Johnson, who was appointed to his 30th District House position in early 2020 and elected to that position later that year, spearheaded several pieces of police reform legislation – including the state’s new statewide law limiting police use of force in criminal investigations. In March, Johnson announced he is leaving the Legislature to “focus on his family.”
When asked about Johnson’s Tweets, Franklin rebutted to Dori crime “isn’t a partisan issue” while calling Johnson’s Tweets “disrespectful” and “very false.” Fighting crime, she added, isn’t exclusively a Republican issue.
The new Keep Our Cities Safe coalition is needed because Snohomish County mayors like her receive “dozens of calls daily” from residents complaining about the rising range and volume of crimes in cities small and large, Franklin told Dori’s listeners. Besides Everett, the coalition is backed by leaders from Arlington; Brier; Darrington; Edmonds; Gold Bar; Lake Stevens; Lynnwood; Marysville; Mill Creek; Monroe; Mukilteo; Snohomish; Stanwood, and Sultan.
Franklin praised Republican and Democrat colleagues in Snohomish County who “work very well together. We have to work with everybody in our community,” she told Dori’s listeners. “As mayors, we can demonstrate bipartisanship and hopefully transfer some of that bipartisanship to Olympia.”

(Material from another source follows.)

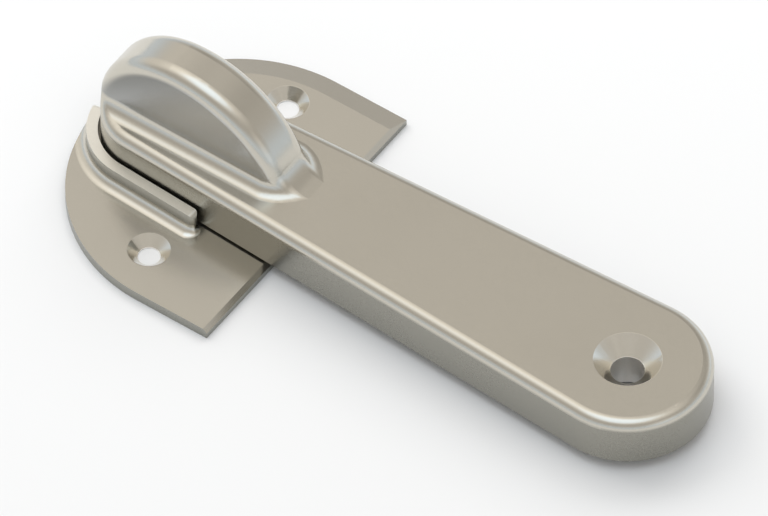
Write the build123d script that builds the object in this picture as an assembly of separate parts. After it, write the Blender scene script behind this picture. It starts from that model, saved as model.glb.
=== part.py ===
from build123d import *
from math import asin, cos, degrees, hypot, pi, sin, sqrt
import os

# Sleeper latch: a cast swinging lever that drops in beside a cast keeper plate with a J-shaped lip.
# Millimetres. The origin is midway between the keeper's two screw holes, on its mounting face.
# +X runs along the closed lever to its pivot, +Z points away from the mounting face.
# The lever opens towards +Y, the side of the keeper that has no lip.

# Lever
lever_centres = 100.0
pivot_end_radius = 15.0
tip_radius = 10.0
lever_thickness = 9.6
lever_edge_radius = 2.0
pivot_hole_diameter = 6.0
pivot_sink_diameter = 12.0
sink_angle = 90.0

# Half-moon finger grip, cast on the lever's narrow end
grip_width = 10.0
grip_length = 44.0
grip_height = 16.75
grip_crown_from_tip = 15.2
grip_front_radius = 17.3
grip_toe_radius = 6.0
grip_edge_radius = 2.7
grip_root_radius = 2.7

# Keeper plate
plate_thickness = 2.0
plate_radius = 30.0
plate_straight = 15.0
plate_arc_from_screws = 4.0
screw_spacing = 41.5
screw_hole_diameter = 4.0
screw_sink_diameter = 7.6
end_chamfer = 0.8
ramp_width = 4.0
ramp_drop = 0.8

# Lip on the keeper
lip_height = 4.0
lip_wall = 2.0
lip_straight = 17.6
lip_end_from_axis = 1.3
lip_root_radius = 2.0
nose_root_steps = 6
nose_root_sunk = 0.05

# Fits
pivot_from_screws = 87.0
lever_gap = 0.5
lip_clearance = 0.5

# Places that follow from the sizes above
pivot_x = pivot_from_screws
tip_x = pivot_x - lever_centres
tip_end_x = tip_x - tip_radius
toe_end_x = tip_end_x + grip_length
lever_under_z = plate_thickness + lever_gap
lever_top_z = lever_under_z + lever_thickness
taper = asin((pivot_end_radius - tip_radius) / lever_centres)
lip_inner = tip_radius + lip_clearance
lip_outer = lip_inner + lip_wall
lip_nose = lip_wall / 2
lip_middle = lip_inner + lip_nose
lip_front = -pi / 2 - taper
lip_near = -pi + asin((lip_end_from_axis + lip_nose) / lip_middle)

# How far apart two shapes may be and still count as touching
touching = 0.001


def between(centre, start, end):
    """Point halfway along the shorter arc about a centre, from start to end."""
    radius = hypot(start[0] - centre[0], start[1] - centre[1])
    middle = ((start[0] + end[0]) / 2 - centre[0], (start[1] + end[1]) / 2 - centre[1])
    scale = radius / hypot(middle[0], middle[1])
    return (centre[0] + middle[0] * scale, centre[1] + middle[1] * scale)


def lever_outline():
    """Two round ends joined by their common tangents."""
    along = sin(taper)
    across = cos(taper)
    tip_side = (tip_x - tip_radius * along, tip_radius * across)
    pivot_side = (pivot_x - pivot_end_radius * along, pivot_end_radius * across)
    tip_low = (tip_side[0], -tip_side[1])
    pivot_low = (pivot_side[0], -pivot_side[1])
    edges = Line(tip_side, pivot_side)
    edges += ThreePointArc(pivot_side, (pivot_x + pivot_end_radius, 0), pivot_low)
    edges += Line(pivot_low, tip_low)
    edges += ThreePointArc(tip_low, (tip_end_x, 0), tip_side)
    return make_face(edges)


def grip_profile():
    """Side view of the half-moon grip: front arc, back arc and a hollow toe that runs out on the lever."""
    crown = (tip_end_x + grip_crown_from_tip, lever_top_z + grip_height)
    toe_end = (toe_end_x, lever_top_z)
    toe_centre = (toe_end_x, lever_top_z + grip_toe_radius)
    front_rise = sqrt(grip_front_radius**2 - (grip_crown_from_tip - grip_front_radius) ** 2)
    front_centre = (tip_end_x + grip_front_radius, crown[1] - front_rise)
    front_foot = (tip_end_x, front_centre[1])
    inward = ((front_centre[0] - crown[0]) / grip_front_radius, -front_rise / grip_front_radius)
    reach = (crown[0] - toe_centre[0], crown[1] - toe_centre[1])
    back_radius = (reach[0] ** 2 + reach[1] ** 2 - grip_toe_radius**2) / (
        2 * (grip_toe_radius - reach[0] * inward[0] - reach[1] * inward[1])
    )
    back_centre = (crown[0] + inward[0] * back_radius, crown[1] + inward[1] * back_radius)
    share = back_radius / (back_radius + grip_toe_radius)
    toe_start = (
        back_centre[0] + (toe_centre[0] - back_centre[0]) * share,
        back_centre[1] + (toe_centre[1] - back_centre[1]) * share,
    )
    root_z = lever_top_z - 2 * grip_edge_radius
    edges = ThreePointArc(front_foot, between(front_centre, front_foot, crown), crown)
    edges += ThreePointArc(crown, between(back_centre, crown, toe_start), toe_start)
    edges += ThreePointArc(toe_start, between(toe_centre, toe_start, toe_end), toe_end)
    edges += Line(toe_end, (toe_end_x, root_z))
    edges += Line((toe_end_x, root_z), (tip_end_x, root_z))
    edges += Line((tip_end_x, root_z), front_foot)
    return Plane.XZ * make_face(edges)


def lies_in(shape, low, high):
    """True for a shape that lies between two corners."""
    box = shape.bounding_box()
    is_above = all(wanted - touching <= found for wanted, found in zip(low, box.min))
    is_below = all(wanted + touching >= found for wanted, found in zip(high, box.max))
    return is_above and is_below


def grip():
    """The grip with a rounded rim."""
    body = extrude(grip_profile(), grip_width / 2, both=True)
    return fillet(body.edges().filter_by(GeomType.CIRCLE), grip_edge_radius)


def grip_on_bar():
    """The grip's root is rounded on a slab wider than the lever, and the lever's outline trims both."""
    under = Pos(0, 0, lever_under_z)
    slab = under * extrude(offset(lever_outline(), 2 * grip_root_radius), lever_thickness)
    trim = under * extrude(lever_outline(), lever_thickness + 2 * grip_height)
    body = slab + grip()
    low = (tip_end_x, -grip_width / 2, lever_top_z)
    high = (toe_end_x - grip_edge_radius, grip_width / 2, lever_top_z)
    foot = [edge for edge in body.edges() if lies_in(edge, low, high)]
    return fillet(foot, grip_root_radius) & trim


def lever():
    """Tapered bar and grip, with the upper edge rounded all round the outline, and the pivot hole."""
    body = grip_on_bar()
    upper_edges = []
    lowest = lever_top_z - touching
    for face in body.faces():
        box = face.bounding_box()
        is_wall = box.min.Z < lowest and box.size.Z > touching
        if is_wall:
            upper_edges += [edge for edge in face.edges() if edge.bounding_box().min.Z > lowest]
    body = fillet(upper_edges, lever_edge_radius)
    top = Plane.XY.offset(lever_top_z) * Pos(pivot_x, 0)
    body -= top * CounterSinkHole(
        pivot_hole_diameter / 2, pivot_sink_diameter / 2, lever_thickness, sink_angle
    )
    return body


def plate_outline():
    """Half-round end, two straight sides and a square end."""
    arc_x = plate_arc_from_screws
    end_x = arc_x + plate_straight
    edges = Line((arc_x, plate_radius), (end_x, plate_radius))
    edges += Line((end_x, plate_radius), (end_x, -plate_radius))
    edges += Line((end_x, -plate_radius), (arc_x, -plate_radius))
    edges += ThreePointArc((arc_x, -plate_radius), (arc_x - plate_radius, 0), (arc_x, plate_radius))
    return make_face(edges)


def ramp_cutter():
    """Wedge that slopes the plate's rim where the lever slides on: along +Y, then round to -X."""
    inner = plate_radius - ramp_width
    outer = plate_radius + ramp_width
    corners = [
        (inner, plate_thickness),
        (outer, plate_thickness - 2 * ramp_drop),
        (outer, plate_thickness + ramp_width),
        (inner, plate_thickness + ramp_width),
    ]
    section = Plane.YZ.offset(plate_arc_from_screws) * make_face(Polyline(*corners, close=True))
    side = extrude(section, 2 * plate_straight)
    bend = revolve(section, Axis((plate_arc_from_screws, 0, 0), (0, 0, 1)), 90)
    return side + bend


def upright(centre, angle):
    """Upright plane through a point of the plate's top: x points outwards at the angle, y is up."""
    outward = Vector(cos(angle), sin(angle), 0)
    sideways = outward.cross(Vector(0, 0, 1))
    return Plane(origin=(centre[0], centre[1], plate_thickness), x_dir=outward, z_dir=sideways)


def round_tip(radius, angle):
    """Point at a distance and a direction from the centre of the lever's tip."""
    return (tip_x + radius * cos(angle), radius * sin(angle))


def beside_lever(radius, along):
    """Point at a distance from the tip's centre square to the lever's front side, then along that side."""
    start = round_tip(radius, lip_front)
    return (start[0] + along * cos(taper), start[1] - along * sin(taper))


def lip_plan():
    """J seen from above: round the lever's tip, then straight beside the lever, with full round ends."""
    centre = (tip_x, 0)
    near_inner = round_tip(lip_inner, lip_near)
    near_outer = round_tip(lip_outer, lip_near)
    near_middle = round_tip(lip_middle, lip_near)
    near_end = (near_middle[0] + lip_nose * sin(lip_near), near_middle[1] - lip_nose * cos(lip_near))
    turn_inner = round_tip(lip_inner, lip_front)
    turn_outer = round_tip(lip_outer, lip_front)
    far_inner = beside_lever(lip_inner, lip_straight - lip_nose)
    far_outer = beside_lever(lip_outer, lip_straight - lip_nose)
    edges = ThreePointArc(near_inner, between(centre, near_inner, turn_inner), turn_inner)
    edges += Line(turn_inner, far_inner)
    edges += ThreePointArc(far_inner, beside_lever(lip_middle, lip_straight), far_outer)
    edges += Line(far_outer, turn_outer)
    edges += ThreePointArc(turn_outer, between(centre, turn_outer, near_outer), near_outer)
    edges += ThreePointArc(near_outer, near_end, near_inner)
    return make_face(edges)


def nose_rounder(plane):
    """What is taken off an end of the lip to round it over from the side."""
    low = lip_height - lip_nose
    high = lip_height + lip_wall
    edges = CenterArc((0, low), lip_nose, 0, 90)
    edges += Line((0, lip_height), (0, high))
    edges += Line((0, high), (lip_wall, high))
    edges += Line((lip_wall, high), (lip_wall, low))
    edges += Line((lip_wall, low), (lip_nose, low))
    return extrude(plane * make_face(edges), lip_wall, both=True)


def lip():
    """The wall, with both ends rounded over."""
    wall = Pos(0, 0, plate_thickness) * extrude(lip_plan(), lip_height)
    wall -= nose_rounder(upright(beside_lever(lip_middle, lip_straight - lip_nose), -taper))
    wall -= nose_rounder(upright(round_tip(lip_middle, lip_near), lip_near - pi / 2))
    return wall


def root_section(wall_at, width, height, sunk):
    """Hollow root fillet in section: x is the distance from an axis inside the wall, y is up."""
    start = wall_at - sunk
    foot = wall_at + width
    back = start - lip_wall / 4
    below = -plate_thickness / 2
    edges = EllipticalCenterArc((foot, height), foot - start, height, start_angle=180, arc_size=90)
    edges += Line((foot, 0), (foot, below))
    edges += Line((foot, below), (back, below))
    edges += Line((back, below), (back, height))
    edges += Line((back, height), (start, height))
    return make_face(edges)


def nose_root(centre, angle, turn):
    """Root fillet that shrinks to nothing as it goes round an end of the lip."""
    sections = []
    for step in range(nose_root_steps + 1):
        share = step / nose_root_steps
        width = lip_root_radius * (1 - share) - nose_root_sunk * share
        height = lip_root_radius * (1 - share**3) + nose_root_sunk * share
        section = root_section(lip_nose, width, height, 2 * nose_root_sunk * share)
        sections.append(upright(centre, angle + turn * share * pi) * section)
    return loft(sections)


def lip_root():
    """Fillet at the foot of the lip's outer side, one solid for each stretch."""
    section = root_section(lip_outer, lip_root_radius, lip_root_radius, 0)
    turning = upright((tip_x, 0), lip_front) * section
    straight = extrude(turning, lip_nose - lip_straight)
    bend = revolve(turning, Axis((tip_x, 0, 0), (0, 0, 1)), degrees(lip_near - lip_front))
    far_nose = beside_lever(lip_middle, lip_straight - lip_nose)
    near_nose = round_tip(lip_middle, lip_near)
    return [straight, bend, nose_root(far_nose, lip_front, 1), nose_root(near_nose, lip_near, -1)]


def keeper_plate():
    """Plate with its ramp, chamfered end and screw holes, and the lip with its root fillet."""
    plate = extrude(plate_outline(), plate_thickness)
    end_edge = plate.edges().filter_by(Axis.Y).group_by(Axis.Z)[-1]
    plate = chamfer(end_edge, end_chamfer)
    plate -= ramp_cutter()
    rim = extrude(plate_outline(), plate_thickness + lip_height)
    body = plate + lip()
    for root in lip_root():
        body += root & rim
    for y in (-screw_spacing / 2, screw_spacing / 2):
        body -= Pos(0, y, plate_thickness) * CounterSinkHole(
            screw_hole_diameter / 2, screw_sink_diameter / 2, plate_thickness, sink_angle
        )
    return body


if __name__ == "__main__":
    os.makedirs("parts", exist_ok=True)
    nodes = {"keeper_plate": keeper_plate(), "lever": lever()}
    for name, solid in nodes.items():
        export_step(solid, f"parts/{name}.step")
        print(name, round(solid.volume, 1), solid.is_valid, len(solid.solids()), len(solid.faces()))
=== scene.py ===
# %% [markdown]
# # Sleeper latch
#
# A sleeper latch is two satin metal castings. The keeper is a flat plate with a J-shaped lip, screwed to the
# door frame. The lever is a tapered bar that swings on one screw and drops in beside the lip, and its
# half-moon grip is there for a finger and a thumb. The solids come from the CAD model, where every size and
# every rounded edge is already right, so the scene adds no shapes to them. It has three jobs: a camera where
# the photographer stood, a soft studio round the latch, and a metal that looks cast and tumbled instead of
# merely grey.

from math import cos, radians, sin

import bmesh
import bpy
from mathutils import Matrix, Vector

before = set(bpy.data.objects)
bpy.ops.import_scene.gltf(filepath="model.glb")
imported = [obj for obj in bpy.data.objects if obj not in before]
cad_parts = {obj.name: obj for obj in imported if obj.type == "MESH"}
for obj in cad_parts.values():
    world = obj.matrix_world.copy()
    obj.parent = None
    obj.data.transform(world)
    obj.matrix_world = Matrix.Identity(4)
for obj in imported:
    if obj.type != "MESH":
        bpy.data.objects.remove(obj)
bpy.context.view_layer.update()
scene = bpy.context.scene

# %% [markdown]
# ## Camera
#
# The photograph is a parallel view: edges that are parallel on the latch stay parallel in the picture. A very
# long lens far away comes close to that, and it stays a perspective camera, so that it can still be moved
# round the latch and fit the whole of it in the frame. The direction is given as an angle round the latch
# and an angle above the floor, and the point that it looks at is a little right of the lever's middle.

# %% Camera
SENSOR_WIDTH = 36.0
LENS = 1000.0
FRAME_WIDTH = 0.1331
CAMERA_TURN = 35.37
CAMERA_RISE = 49.62
LOOK_AT = Vector((0.0394, -0.0056, 0.0120))
NEAREST = 0.1
FARTHEST = 20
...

The Everett mayor was far more upset about Johnson’s attacks on law enforcement officers, calling the Federal Way lawmaker’s comments “a very disrespectful statement about our men and women in blue who are risking their lives every day to serve and protect our community … I would hope our elected (Olympia) leadership doesn’t disrespect them in such a way.”
Meanwhile, Franklin said, crime connected to homelessness and drug and mental health issues are taking a toll throughout Snohomish County.

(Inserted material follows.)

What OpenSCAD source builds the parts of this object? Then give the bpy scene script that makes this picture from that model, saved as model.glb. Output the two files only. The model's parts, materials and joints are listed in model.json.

Moving forward, Keep Our Cities Safe wants to partner with local businesses, Franklin said. The publicly funded startup group seeks to raise $80,000 for its campaign. Some of the coalition’s funds, she said, will go to Olympia to lobby legislators – similar to the way individual cities, groups, and causes have done in the past.
The challenges are many, she said.
“Obviously, it’s a lack of investment in mental health and services that are needed, but also lack of attention to the growing challenges of criminal behavior in our community,” Franklin said. “We need to be able to give our officers the authority to use the tools and training they have to make good decisions in the field. We need to be able to get firearms out of the hands of felons, and when people are arrested, they shouldn’t be arrested multiple times for the same issue.”